The traditional items used on Court Case Spells involve the use of Brown Candles and a root called Little John to Chew. It is important to give your spiritual practitioner all information regarding the case, including if you are guilty or not. There is a reason for full disclosure.

There are other people involved, your immediate family or circle of friends, the other person, the judicial system and lawyers and even Lady Justice herself – how could you possibly ask for a positive outcome for you if you may well be a fault.

Let me give you an example, many years ago, my ex kept trying to whittle my custody time with our children down to nil. Why? He didn’t want to pay a very nominal amount of child support; out of spite, of course. I never asked that he sell the house and give me half – hell, I even GAVE him my flower shop that he invested in – all in the name of having my freedom.

His lawyer thought he was slick - complaining that my living at my boyfriend’s house rent free constituted it being an “income”, the very young Judge erroneously ruled in my ex’s favor – that I pay HIM child support. OK …Ok…. but, I knew I was right.

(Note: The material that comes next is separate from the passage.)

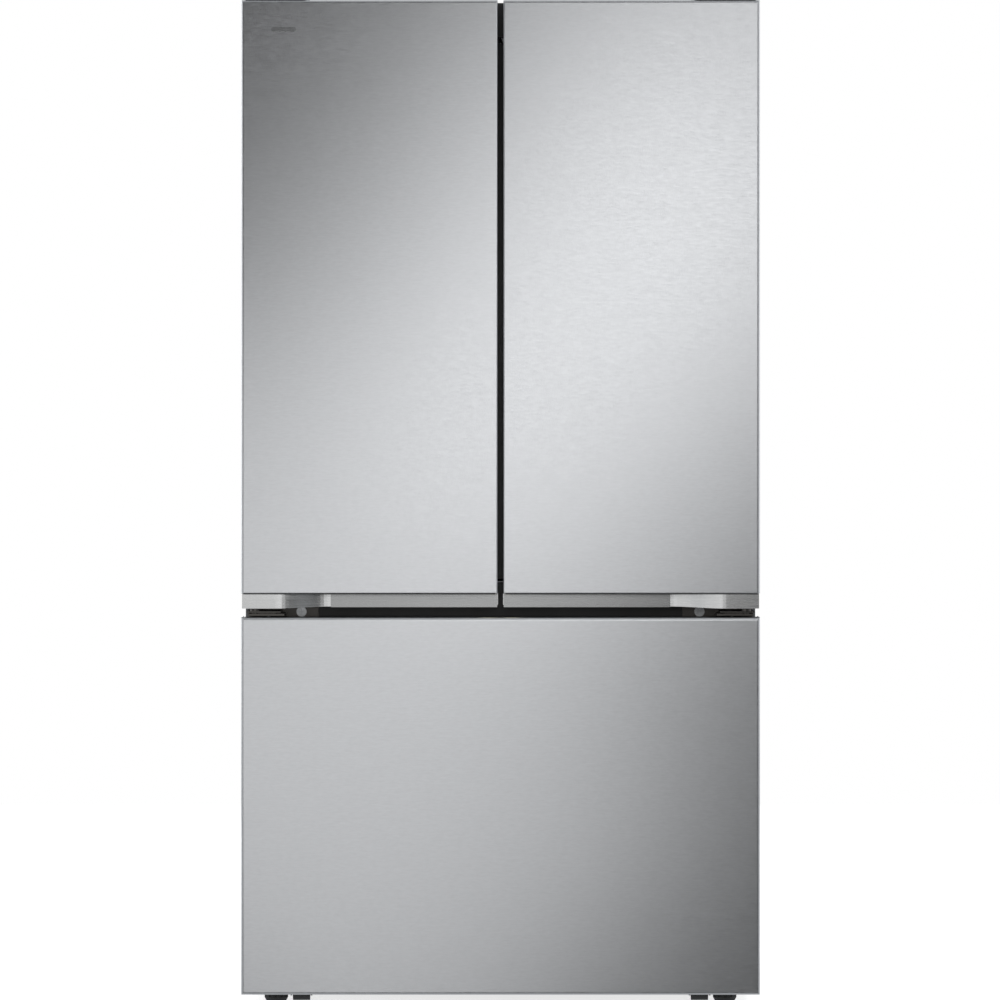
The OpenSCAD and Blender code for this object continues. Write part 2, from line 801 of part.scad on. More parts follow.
module flap_guide() {
    z = fridge_ceiling - liner;
    deep = guide_depth - 4;
    color("#d9dbdc") difference() {
        block([flap_axis_x - 8, case_front + 4, z - guide_depth], [flap_axis_x + 58, case_front + 62, z]);
        translate([flap_axis_x, flap_axis_y, z - guide_depth - eps]) intersection() {
            difference() {
                cylinder(r = guide_r + guide_pin_r + 2, h = deep + eps);
                translate([0, 0, -eps]) cylinder(r = guide_r - guide_pin_r - 2, h = deep + 3 * eps);
            }
            block([-guide_pin_r - 2, -20, 0], [60, 60, 20]);
        }
        block([flap_axis_x + guide_r - 6, case_front + 3, z - guide_depth - eps],
              [flap_axis_x + guide_r + 14, flap_axis_y, z - guide_depth + deep]);
    }
}

guide_depth = 13;

// ---------- the upper doors, drawn for the left one ----------

door_lo = [-half, front, panel_bottom];
door_hi = [-door_edge, door_back, door_top];

// How far back the strip's face lies at a distance s from the door's outer side
function strip_face(s) = front + strip_setback + grip_depth * ease((s - grip_start) / grip_curve);

curve_steps = [for (i = [0:16]) grip_start + grip_curve * i / 16];

// Plan of what the curved strip leaves open in front of it, as far as x_end
function open_plan(x_end) =
    concat([[x_end, front - eps], [-half + grip_start, front - eps]],
           [for (s = curve_steps) [-half + s, strip_face(s)]], [[x_end, strip_face(width)]]);

strip_end = -door_edge + 0.5;

// Front outline of the strip, with its rising lower edge and round inner corner
strip_outline = concat([[-half + 1.5, panel_bottom], [-half + 1.5, strip_bottom]],
    [for (s = curve_steps) [-half + s, strip_bottom + strip_rise * ease((s - grip_start) / grip_curve)]],
    arc(strip_end - strip_corner, strip_bottom + strip_rise + strip_corner, strip_corner, -90, 0),
    [[strip_end, panel_bottom]]);
pocket_end = -door_edge - 30;
pocket_start = -half + grip_start + 23;
pocket_wall = 3;

module door_skin() {
    bent_panel(door_lo, [door_hi.x, door_back - 4, door_top],
               panel_bend, inner_bend, inner_bend, panel_bend, hem, top_flange);
}

// The part of the handle cap that stands up inside the door
module cap_insert() {
    block([pocket_start - pocket_wall, front + hem, panel_bottom],
          [pocket_end + pocket_wall, strip_face(width) + pocket_wall, panel_bottom + grip_rise + pocket_wall]);
}

module door_foam() {
    difference() {
        front_form(door_lo + [sheet, sheet, sheet], [door_hi.x - sheet, door_back - liner, door_top - sheet],
                   panel_bend - sheet, inner_bend - sheet, inner_bend - sheet, panel_bend - sheet);
        block([-half, front, door_top - cap_top], [0, door_back, door_top]);
        cap_insert();
    }
}

module door_top_cap() {
    difference() {
        block([-half + sheet, front + top_flange, door_top - cap_top], [-door_edge - sheet, door_back - liner, door_top]);
        translate([axis_x, axis_y, door_top - cap_top + 3]) cylinder(r = hole_r, h = cap_top);
    }
}

module door_handle_cap() {
    difference() {
        union() {
            translate([0, door_back - liner, 0]) rotate([90, 0, 0])
                linear_extrude(door_back - liner - front - strip_setback) polygon(strip_outline);
            cap_insert();
        }
        translate([0, 0, strip_bottom - eps]) linear_extrude(strip_height + 1.5 * eps) polygon(open_plan(eps));
        translate([0, 0, panel_bottom - eps]) linear_extrude(grip_rise + eps) intersection() {
            polygon(open_plan(pocket_end));
            translate([pocket_start, front + hem + lip]) square([half, grip_depth + 10]);
        }
        translate([axis_x, axis_y, strip_bottom - eps]) cylinder(r = hole_r, h = 18 + eps);
    }
}

lug = [4.5, 12];
lug_drop = 0.45 * basket_height;

module door_liner() {
    block([-half + sheet, door_back - liner, strip_bottom + 6], [-door_edge - sheet, door_back, door_top - 1]);
    ring([-half + rim_side, door_back, rim_low], [-door_edge - rim_inner, rim_back, rim_high], rim_wall);
    for (level = [0:2], x = [basket_x0 - basket_side, basket_x1 + basket_side - lug.x])
        block([x, door_back, basket_z(level) + lug_drop - lug.y], [x + lug.x, rim_back - 4, basket_z(level) + lug_drop]);
}

module door_gasket() {
    lo = [-half + gasket_side, door_back, strip_bottom + gasket_end];
    hi = [-door_edge - gasket_inner, case_front, door_top - gasket_end + 6];
    ring(lo, [hi.x, door_back + 5, hi.z], gasket_width);
    ring(lo + [2.5, 5, 2.5], [hi.x - 2.5, case_front, hi.z - 2.5], gasket_width - 5);
}

basket_side = 5;
basket_x0 = -half + rim_side + rim_wall + basket_side;
basket_x1 = -door_edge - rim_inner - rim_wall - basket_side;
basket_pitch = (rim_high - rim_low) / 3;

function basket_z(level) = rim_low + rim_wall + 14 + basket_pitch * level;

module door_baskets() {
    for (level = [0:2])
        translate([0, 0, basket_z(level)]) {
            bin([basket_x0, door_back, 0], [basket_x1, door_back + basket_depth, basket_height], bin_wall);
            for (x = [basket_x0 - lug.x, basket_x1])
                block([x, door_back + 2, lug_drop], [x + lug.x, rim_back - 6, lug_drop + 8]);
        }
}

module left_door_skin() { color("#b9babc") door_skin(); }
module left_door_foam() { color("#e6d9a8") door_foam(); }
module left_door_liner() { color("#f2f3f3") door_liner(); }
module left_door_gasket() { color("#8d8f92") door_gasket(); }
module left_door_top_cap() { color("#5a5c5f") door_top_cap(); }
module left_door_handle_cap() { color("#c4c5c6") door_handle_cap(); }
module left_door_baskets() { color("#e3ecf0", 0.6) door_baskets(); }
module right_door_skin() { mirror([1, 0, 0]) left_door_skin(); }
module right_door_foam() { mirror([1, 0, 0]) left_door_foam(); }
module right_door_liner() { mirror([1, 0, 0]) left_door_liner(); }
module right_door_gasket() { mirror([1, 0, 0]) left_door_gasket(); }
module right_door_top_cap() { mirror([1, 0, 0]) left_door_top_cap(); }
module right_door_handle_cap() { mirror([1, 0, 0]) left_door_handle_cap(); }
module right_door_baskets() { mirror([1, 0, 0]) left_door_baskets(); }

module door_badge() {
    badge = [44, 8];
    color("#9c9ea1") translate([-half + 75, front, door_top - 52]) rotate([90, 0, 0]) linear_extrude(badge_proud) {
        square([badge.x - badge.y, badge.y], center = true);
        for (s = [-1, 1]) translate([s * (badge.x - badge.y) / 2, 0]) circle(r = badge.y / 2);
    }
}

// ---------- the flap behind the centre gap ----------

knuckle = 20;
knuckle_z = [flap_low + 40, (flap_low + flap_high - knuckle) / 2, flap_high - 40 - knuckle];
eye_r = 4;
pin_reach = 8;

module flap_brackets() {
    wall_x = -door_edge - rim_inner;
    color("#9a9da0") for (z = knuckle_z) {
        block([wall_x, flap_axis_y - eye_r, z], [flap_axis_x, flap_axis_y + eye_r, z + knuckle]);
        translate([flap_axis_x, flap_axis_y, z]) cylinder(r = eye_r, h = knuckle);
        translate([flap_axis_x, flap_axis_y, z - pin_reach]) cylinder(r = flap_pin_r, h = knuckle + 2 * pin_reach);
    }
}

module mullion_flap() {
    color("#34363a") difference() {
        union() {
            block([flap_left, flap_front, flap_low], [flap_left + flap_width, flap_front + flap_thickness, flap_high]);
            translate([flap_axis_x + guide_r, flap_axis_y, flap_high - eps])
                cylinder(r = guide_pin_r, h = eps + guide_depth - 5);
        }
        for (z = knuckle_z) {
            block([flap_left - eps, flap_front - eps, z - 1],
                  [flap_axis_x + eye_r + 1, flap_front + flap_thickness + eps, z + knuckle + 1]);
            translate([flap_axis_x, flap_axis_y, z - pin_reach - 1])
                cylinder(r = flap_pin_r + pin_clear, h = knuckle + 2 * pin_reach + 2);
        }
    }
}

// ---------- the freezer drawer ----------

freezer_cap_low = drawer_top - 40;

module freezer_skin() {
    color("#b9babc") bent_panel([-half, front, floor_clearance], [half, door_back - 4, drawer_top],
                                panel_bend, panel_bend, panel_bend, panel_bend + 1, top_flange, hem);
}

module freezer_door_foam() {
    color("#e6d9a8") difference() {
        front_form([-half + sheet, front + sheet, floor_clearance + sheet],
                   [half - sheet, door_back - liner, drawer_top - sheet],
                   panel_bend - sheet, panel_bend - sheet, panel_bend - sheet, panel_bend);
        block([-half, front + panel_bend, freezer_cap_low], [half, door_back, drawer_top]);
        block([-half, front, floor_clearance], [half, door_back, floor_clearance + 16]);
    }
}

module freezer_handle_cap() {
    end = half - drawer_grip_end;
    slope = 24;
    y0 = front + panel_bend + lip;
    y1 = y0 + grip_depth;
    color("#1c1d1f") difference() {
        block([-half + sheet, front + panel_bend, freezer_cap_low], [half - sheet, door_back - liner, drawer_top - 1]);
        block([-half, front, drawer_top - 8], [half, y0, drawer_top]);
        translate([0, 0, freezer_cap_low + 5]) linear_extrude(40)
            polygon([[-end, y0], [end, y0], [end - slope, y1], [-end + slope, y1]]);
    }
}

module freezer_bottom_cap() {
    color("#3a3c3f") block([-half + sheet, front + top_flange, floor_clearance],
                           [half - sheet, door_back - liner, floor_clearance + 16]);
}

module freezer_door_liner() {
    low = freezer_floor + liner + rim_gap;
    high = freezer_ceiling - liner - rim_gap;
    color("#f2f3f3") {
        block([-half + sheet, door_back - liner, floor_clearance + 2], [half - sheet, door_back, drawer_top - 3]);
        ring([-half + rim_side, door_back, low], [half - rim_side, rim_back, high], rim_wall);
    }
}

module freezer_gasket() {
    lo = [-half + gasket_side, door_back, floor_clearance + gasket_end + 14];
    hi = [half - gasket_side, case_front, drawer_top - gasket_end];
    color("#8d8f92") {
        ring(lo, [hi.x, door_back + 5, hi.z], gasket_width);
        ring(lo + [2.5, 5, 2.5], [hi.x - 2.5, case_front, hi.z - 2.5], gasket_width - 5);
    }
}

slide_wall = inside - liner;
slide_end = evaporator_front - slide_end_gap;
basket_half = slide_wall - 58;
basket_flange = 14;

module slide_channel(x0, x1, half_height, wall) {
    difference() {
        block([x0, slide_front, slide_z - half_height], [x1, slide_end, slide_z + half_height]);
        block([x0 - eps, slide_front - eps, slide_z - half_height + wall],
              [x1 - wall, slide_end + eps, slide_z + half_height - wall]);
    }
}

module outer_slides() {
    color("#aeb1b4") on_both_sides() slide_channel(slide_wall - 14, slide_wall, slide_height / 2, 2);
}

module middle_slides() {
    color("#9fa2a5") on_both_sides() slide_channel(slide_wall - 12, slide_wall - 3, slide_height / 2 - 3, 2);
}

module inner_slides() {
    x0 = basket_half + 1;
    color("#c3c6c9") on_both_sides() {
        block([slide_wall - 22, slide_front, slide_z - 13], [slide_wall - 6, slide_end, slide_z + 13]);
        block([x0, door_back, slide_z - 13], [slide_wall - 22, step_front - 20, slide_z - 10]);
        block([x0, door_back, slide_z - 60], [x0 + 25, door_back + 3, slide_z + 40]);
    }
}

module freezer_basket() {
    lo = [-basket_half, rim_back + 6, basket_low];
    hi = [basket_half, step_front - liner - 16, basket_rim];
    color("#e9eef1", 0.7) difference() {
        union() {
            block(lo, hi);
            block([lo.x - basket_flange, lo.y, basket_rim], [hi.x + basket_flange, hi.y, basket_rim + 4]);
        }
        block(lo + [bin_wall, bin_wall, bin_wall], [hi.x - bin_wall, hi.y - bin_wall, basket_rim + 4 + eps]);
    }
}

module upper_freezer_drawer() {
    w = slide_wall - 28;
    back = evaporator_front - 12;
    high = upper_low + upper_drawer_height;
    color("#e9eef1", 0.7) {
        bin([-w, slide_front + 4, upper_low], [w, back, high], bin_wall);
        on_both_sides() block([w, slide_front + 4, upper_ledge], [slide_wall - 6, back, upper_ledge + 3]);
        block([-160, slide_front - 6, high - 22], [160, slide_front + 4, high - 16]);
    }
}

// A fitting on the back whose stub takes a quarter-inch water line
module water_valve() {
    x = case_half - 150;
    z = machine_top + 70;
    stub_r = 3.175;
    color("#e8e4da") {
        block([x - 22, case_back, z - 18], [x + 22, case_back + 1.5, z + 18]);
        rod_y(x, case_back + 1.5, case_back + spacer_depth - 0.5, z, stub_r);
    }
}

cabinet_shell();
rear_panel();
cabinet_foam();
fridge_liner();
freezer_liner();
centre_rail();
base_frame();
machine_cover();
compressor();
condenser();
condenser_fan();
drain_pan();
top_hinges();
hinge_covers();
middle_hinges();
left_levelling_leg();
right_levelling_leg();
front_rollers();
rear_rollers();
evaporator();
evaporator_cover();
evaporator_fan();
air_duct();
ceiling_housing();
ceiling_lamp();
flap_guide();
shelf_rails();
shelf_frames();
shelf_panes();
crispers();
left_door_skin();
left_door_foam();
left_door_liner();
left_door_gasket();
left_door_top_cap();
left_door_handle_cap();
left_door_baskets();
door_badge();
flap_brackets();
mullion_flap();
right_door_skin();
right_door_foam();
right_door_liner();
right_door_gasket();
right_door_top_cap();
right_door_handle_cap();
right_door_baskets();
freezer_skin();
freezer_door_foam();
freezer_door_liner();
freezer_gasket();
freezer_handle_cap();
freezer_bottom_cap();
freezer_basket();
inner_slides();
middle_slides();
outer_slides();
upper_freezer_drawer();
water_valve();
case_screws();
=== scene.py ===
import json
import math
import bpy
import bmesh
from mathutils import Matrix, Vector


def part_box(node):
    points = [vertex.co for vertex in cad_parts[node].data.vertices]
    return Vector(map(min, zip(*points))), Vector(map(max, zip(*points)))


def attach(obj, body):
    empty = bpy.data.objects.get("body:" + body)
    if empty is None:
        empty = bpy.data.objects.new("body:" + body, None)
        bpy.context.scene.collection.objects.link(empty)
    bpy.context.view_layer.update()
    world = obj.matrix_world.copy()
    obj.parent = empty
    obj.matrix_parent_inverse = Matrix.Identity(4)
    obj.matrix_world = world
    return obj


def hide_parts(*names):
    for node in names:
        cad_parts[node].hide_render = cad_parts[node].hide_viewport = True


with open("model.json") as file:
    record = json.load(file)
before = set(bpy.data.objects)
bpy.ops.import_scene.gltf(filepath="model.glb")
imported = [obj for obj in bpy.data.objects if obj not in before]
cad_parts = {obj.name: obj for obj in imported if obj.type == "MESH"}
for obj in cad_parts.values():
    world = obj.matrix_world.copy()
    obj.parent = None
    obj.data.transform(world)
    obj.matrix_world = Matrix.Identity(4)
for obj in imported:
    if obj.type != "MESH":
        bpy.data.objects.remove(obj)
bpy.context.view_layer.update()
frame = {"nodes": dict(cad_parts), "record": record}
print("fridge: frame loaded,", len(frame["nodes"]), "nodes")


studio = {
    "cameraDistance": 7.3,   # from the door fronts
    "cameraHeight": 0.892,
    "cameraSide": -0.0009,
    "viewWidth": 1.7495,     # what the picture takes in at the door fronts
    "sensor": 36.0,
    "floorSize": 9.0,
    "floorTone": 0.9,
    "floorGlow": 0.72,
    "domeGlow": 0.46,        # pale dome all round, left dark in front of the doors
    "domeFrom": 0.90,
    "domeTo": 0.55,
}
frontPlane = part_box("left_door_skin")[0].y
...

At the time I was learning magical practices that were traditional hoodoo, conjure and root work at the time. I took the cash money that I was to deposit at the office of child support payments and urinated on a small part of it – then wiped it dry, exited the bathroom of the building and handed it over to the clerk. The belief system is that you “mark” you money with your “scent” or urine, so that it will return to you because it is yours.

Well, the clerk of that office applied it to the WRONG account (an old revenue account of mine) AND credited my child support account with the payment, despite me telling them they were accounting for the money wrong – they waived it and I got doubly credited for the amount on both accounts! At the next court hearing, the Judge quickly reversed his previous ruling after he saw that I was going to go take his ruling to the next level – the Appellate Court.

While this example is not a candle spell, it serves as one example where Justice was served because I was in the right and justified from the onset.

Another thing to consider is to have a reading done by a qualified reader - in order to use divination to see if their are more things going on in the background that is not being seen by the client.